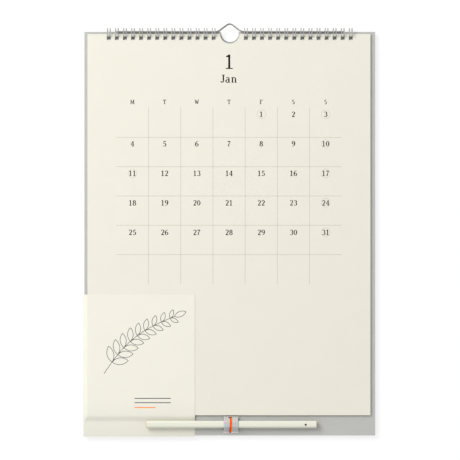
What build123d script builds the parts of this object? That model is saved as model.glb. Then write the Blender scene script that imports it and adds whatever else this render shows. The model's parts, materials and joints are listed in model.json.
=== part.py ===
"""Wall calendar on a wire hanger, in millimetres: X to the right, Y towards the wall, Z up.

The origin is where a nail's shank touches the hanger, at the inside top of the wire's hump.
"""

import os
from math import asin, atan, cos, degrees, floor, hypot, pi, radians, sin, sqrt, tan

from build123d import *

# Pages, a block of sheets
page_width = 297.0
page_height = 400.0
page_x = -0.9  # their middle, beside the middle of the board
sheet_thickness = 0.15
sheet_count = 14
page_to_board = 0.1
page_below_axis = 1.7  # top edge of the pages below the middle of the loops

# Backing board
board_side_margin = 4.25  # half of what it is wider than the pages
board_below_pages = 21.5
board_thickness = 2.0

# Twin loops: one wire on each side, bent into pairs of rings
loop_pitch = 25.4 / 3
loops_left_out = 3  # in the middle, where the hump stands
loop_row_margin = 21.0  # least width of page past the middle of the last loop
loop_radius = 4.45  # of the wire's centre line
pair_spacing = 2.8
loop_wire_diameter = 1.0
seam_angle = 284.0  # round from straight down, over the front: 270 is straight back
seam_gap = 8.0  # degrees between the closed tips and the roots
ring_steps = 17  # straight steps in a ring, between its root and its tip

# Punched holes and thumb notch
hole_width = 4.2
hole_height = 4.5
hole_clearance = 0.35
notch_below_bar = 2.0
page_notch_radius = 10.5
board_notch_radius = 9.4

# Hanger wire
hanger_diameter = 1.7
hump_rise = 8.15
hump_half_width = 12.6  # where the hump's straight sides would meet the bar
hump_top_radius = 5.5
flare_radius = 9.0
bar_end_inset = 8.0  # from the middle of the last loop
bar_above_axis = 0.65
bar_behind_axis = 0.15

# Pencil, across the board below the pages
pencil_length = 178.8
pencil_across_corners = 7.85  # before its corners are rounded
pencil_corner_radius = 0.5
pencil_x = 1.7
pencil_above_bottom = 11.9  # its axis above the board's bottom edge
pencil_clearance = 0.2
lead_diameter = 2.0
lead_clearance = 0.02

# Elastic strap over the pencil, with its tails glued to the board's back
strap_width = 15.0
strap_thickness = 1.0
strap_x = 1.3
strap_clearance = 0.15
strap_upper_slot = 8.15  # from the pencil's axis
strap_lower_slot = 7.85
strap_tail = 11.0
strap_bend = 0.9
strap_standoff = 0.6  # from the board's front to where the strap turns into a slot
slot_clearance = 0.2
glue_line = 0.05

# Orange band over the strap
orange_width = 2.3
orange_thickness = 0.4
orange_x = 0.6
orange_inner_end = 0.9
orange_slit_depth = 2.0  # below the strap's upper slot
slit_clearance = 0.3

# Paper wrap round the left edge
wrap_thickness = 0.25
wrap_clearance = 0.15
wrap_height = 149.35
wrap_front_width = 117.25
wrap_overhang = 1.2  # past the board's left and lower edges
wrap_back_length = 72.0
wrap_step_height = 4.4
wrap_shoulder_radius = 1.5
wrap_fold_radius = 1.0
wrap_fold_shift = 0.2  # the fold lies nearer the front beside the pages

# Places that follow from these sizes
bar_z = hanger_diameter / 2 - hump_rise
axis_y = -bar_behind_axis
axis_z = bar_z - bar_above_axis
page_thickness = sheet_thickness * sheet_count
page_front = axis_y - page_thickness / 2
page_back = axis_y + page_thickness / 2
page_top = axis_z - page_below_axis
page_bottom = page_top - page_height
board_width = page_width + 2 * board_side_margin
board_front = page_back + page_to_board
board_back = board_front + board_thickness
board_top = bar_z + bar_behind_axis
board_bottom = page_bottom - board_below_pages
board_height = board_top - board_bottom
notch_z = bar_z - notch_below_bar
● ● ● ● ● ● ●
Set down every line of the listing above again, exactly as given.

-- Solution to this exercise --
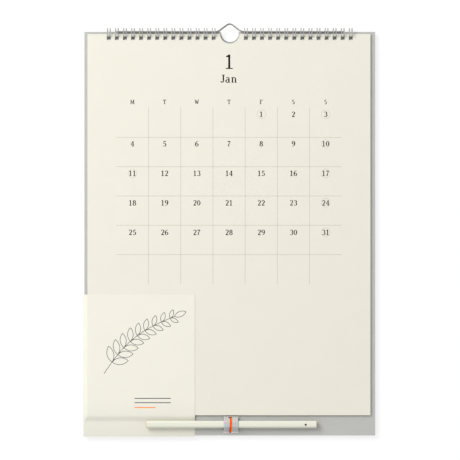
What build123d script builds the parts of this object? That model is saved as model.glb. Then write the Blender scene script that imports it and adds whatever else this render shows. The model's parts, materials and joints are listed in model.json.
=== part.py ===
"""Wall calendar on a wire hanger, in millimetres: X to the right, Y towards the wall, Z up.

The origin is where a nail's shank touches the hanger, at the inside top of the wire's hump.
"""

import os
from math import asin, atan, cos, degrees, floor, hypot, pi, radians, sin, sqrt, tan

from build123d import *

# Pages, a block of sheets
page_width = 297.0
page_height = 400.0
page_x = -0.9  # their middle, beside the middle of the board
sheet_thickness = 0.15
sheet_count = 14
page_to_board = 0.1
page_below_axis = 1.7  # top edge of the pages below the middle of the loops

# Backing board
board_side_margin = 4.25  # half of what it is wider than the pages
board_below_pages = 21.5
board_thickness = 2.0

# Twin loops: one wire on each side, bent into pairs of rings
loop_pitch = 25.4 / 3
loops_left_out = 3  # in the middle, where the hump stands
loop_row_margin = 21.0  # least width of page past the middle of the last loop
loop_radius = 4.45  # of the wire's centre line
pair_spacing = 2.8
loop_wire_diameter = 1.0
seam_angle = 284.0  # round from straight down, over the front: 270 is straight back
seam_gap = 8.0  # degrees between the closed tips and the roots
ring_steps = 17  # straight steps in a ring, between its root and its tip

# Punched holes and thumb notch
hole_width = 4.2
hole_height = 4.5
hole_clearance = 0.35
notch_below_bar = 2.0
page_notch_radius = 10.5
board_notch_radius = 9.4

# Hanger wire
hanger_diameter = 1.7
hump_rise = 8.15
hump_half_width = 12.6  # where the hump's straight sides would meet the bar
hump_top_radius = 5.5
flare_radius = 9.0
bar_end_inset = 8.0  # from the middle of the last loop
bar_above_axis = 0.65
bar_behind_axis = 0.15

# Pencil, across the board below the pages
pencil_length = 178.8
pencil_across_corners = 7.85  # before its corners are rounded
pencil_corner_radius = 0.5
pencil_x = 1.7
pencil_above_bottom = 11.9  # its axis above the board's bottom edge
pencil_clearance = 0.2
lead_diameter = 2.0
lead_clearance = 0.02

# Elastic strap over the pencil, with its tails glued to the board's back
strap_width = 15.0
strap_thickness = 1.0
strap_x = 1.3
strap_clearance = 0.15
strap_upper_slot = 8.15  # from the pencil's axis
strap_lower_slot = 7.85
strap_tail = 11.0
strap_bend = 0.9
strap_standoff = 0.6  # from the board's front to where the strap turns into a slot
slot_clearance = 0.2
glue_line = 0.05

# Orange band over the strap
orange_width = 2.3
orange_thickness = 0.4
orange_x = 0.6
orange_inner_end = 0.9
orange_slit_depth = 2.0  # below the strap's upper slot
slit_clearance = 0.3

# Paper wrap round the left edge
wrap_thickness = 0.25
wrap_clearance = 0.15
wrap_height = 149.35
wrap_front_width = 117.25
wrap_overhang = 1.2  # past the board's left and lower edges
wrap_back_length = 72.0
wrap_step_height = 4.4
wrap_shoulder_radius = 1.5
wrap_fold_radius = 1.0
wrap_fold_shift = 0.2  # the fold lies nearer the front beside the pages

# Places that follow from these sizes
bar_z = hanger_diameter / 2 - hump_rise
axis_y = -bar_behind_axis
axis_z = bar_z - bar_above_axis
page_thickness = sheet_thickness * sheet_count
page_front = axis_y - page_thickness / 2
page_back = axis_y + page_thickness / 2
page_top = axis_z - page_below_axis
page_bottom = page_top - page_height
board_width = page_width + 2 * board_side_margin
board_front = page_back + page_to_board
board_back = board_front + board_thickness
board_top = bar_z + bar_behind_axis
board_bottom = page_bottom - board_below_pages
board_height = board_top - board_bottom
notch_z = bar_z - notch_below_bar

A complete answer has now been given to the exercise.